Brightly colored illustration of a person on a drug trip. They are floating in the sky in the desert, appear to be melting, and are surrounded by animals and plants.
Illustration by Luca Schenardi

The Best Vegas-Area National Parks, Caves, and Deserts to Do Drugs In

Red Rock, Zion, and other mind-blowing natural wonderlands can help you make the most of your trip.
Katie Way
Brooklyn, US
A slew of glitzy, trashy, action-packed, and generally thrilling ways to spend your days and nights in Sin City. Hit the ATM and follow us.

To the uninitiated, Las Vegas may seem a gateway to Hell (aka, spending the equivalent of a month’s rent on craps and the world’s most decadent brunches). But there is heaven if you know where to look. The landscape that surrounds the city is a visual feast: red rocks, snowy peaks, hardy desert flowers, and rolling sand dunes stretch out beneath the blistering blue sky in nearby national and state parks, conservation areas, sick hiking trails, and campgrounds—all less than a day’s drive away. 


This is a different type of Vegas guide. It’s a guide for the type of nature-head who’s looking to put the “trip” in “road trip,” someone interested in ingesting substances like psilocybin, cannabis, MDMA, or LSD to enhance the experience of hiking, camping, or being driven around and looking out the window. 

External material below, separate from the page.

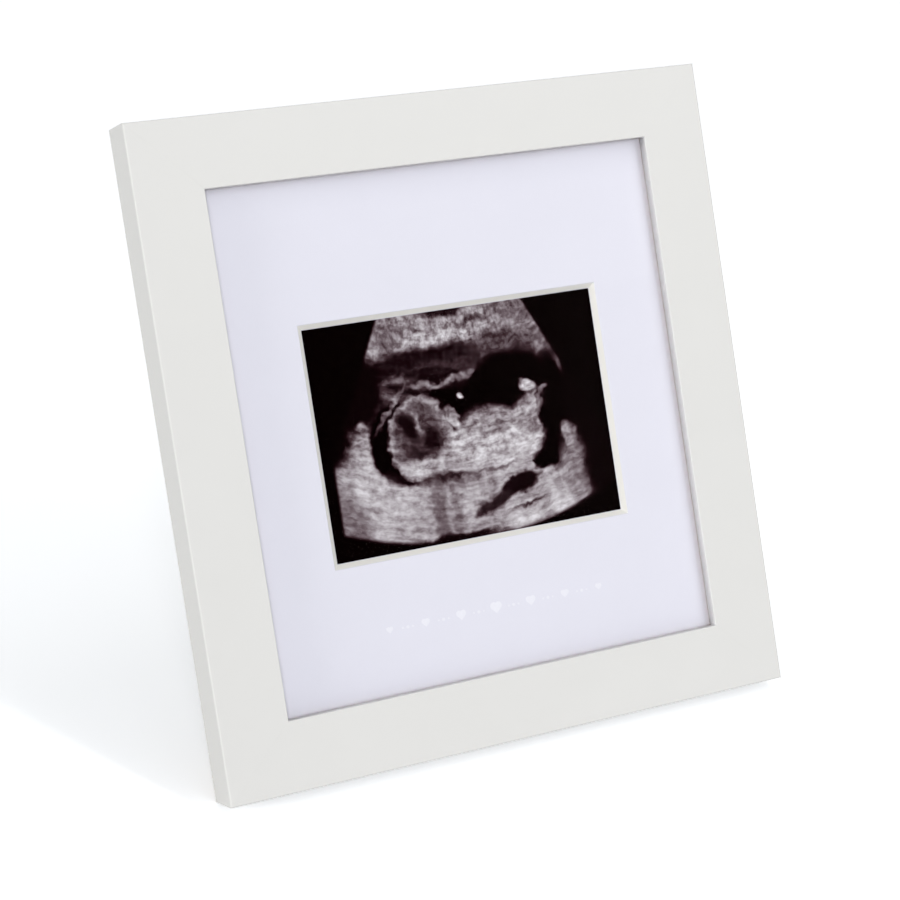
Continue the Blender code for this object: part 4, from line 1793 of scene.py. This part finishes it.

But first, some essential advice before heading into the desert: 

  • Bring a ton of water, because you will be fistfighting the sun and losing. Aim for more than the typical hot-weather four cups per adult, per hour minimum for however long you anticipate spending outside.
  • Never take mind-altering substances and drive. It’s illegal, selfish, and unwise, especially in an unfamiliar desert. 
  • Don’t go alone. Take this trip with people you trust, and designate a sober person if you’re walking a new-to-you route or planning on a day trip versus an overnight campout. 
  • Wear loose, breathable clothing and shoes actually designed for hiking on rocky trails.Carry layers, too, because the desert temperature can seriously dip at night. 
  • Bring food, especially because rest stops and towns can be few and far between, or may close early in the evening. 

For more detailed recommendations as well as some pretty cool firsthand accounts, we spoke with VICE readers who’ve had ecstatic experiences in the Vegas wilderness. Here’s their take on what to take and (what outdoors gear to take with you) if you want to do drugs in the shadow of the Strip. 


Red Rock Canyon National Conservation Area

Red Rock Canyon is a beautiful jutting vista chock full of red rocks and regular colored rocks, too. Expect 100-degree summer heat as you drag your bod through the two dozen hiking and riding trails that snake through 200-million-year-old sandstone. If you’re really lucky, you might get to hang with Jackson, the “jovial and witty” official burro of Red Rock Canyon.

Travel time from the Strip: 15 miles, or approximately 30 minutes driving.

 “Red Rock has so many visually crazy structures and colors—it’s perfect for a mushroom trip. I usually microdose mushrooms and go hike Turtlehead Peak for a good workout. It’s a tough trail with great views but can be done fairly quickly. The trail is not shaded, so wearing long sleeves, a hat, and sunglasses are key.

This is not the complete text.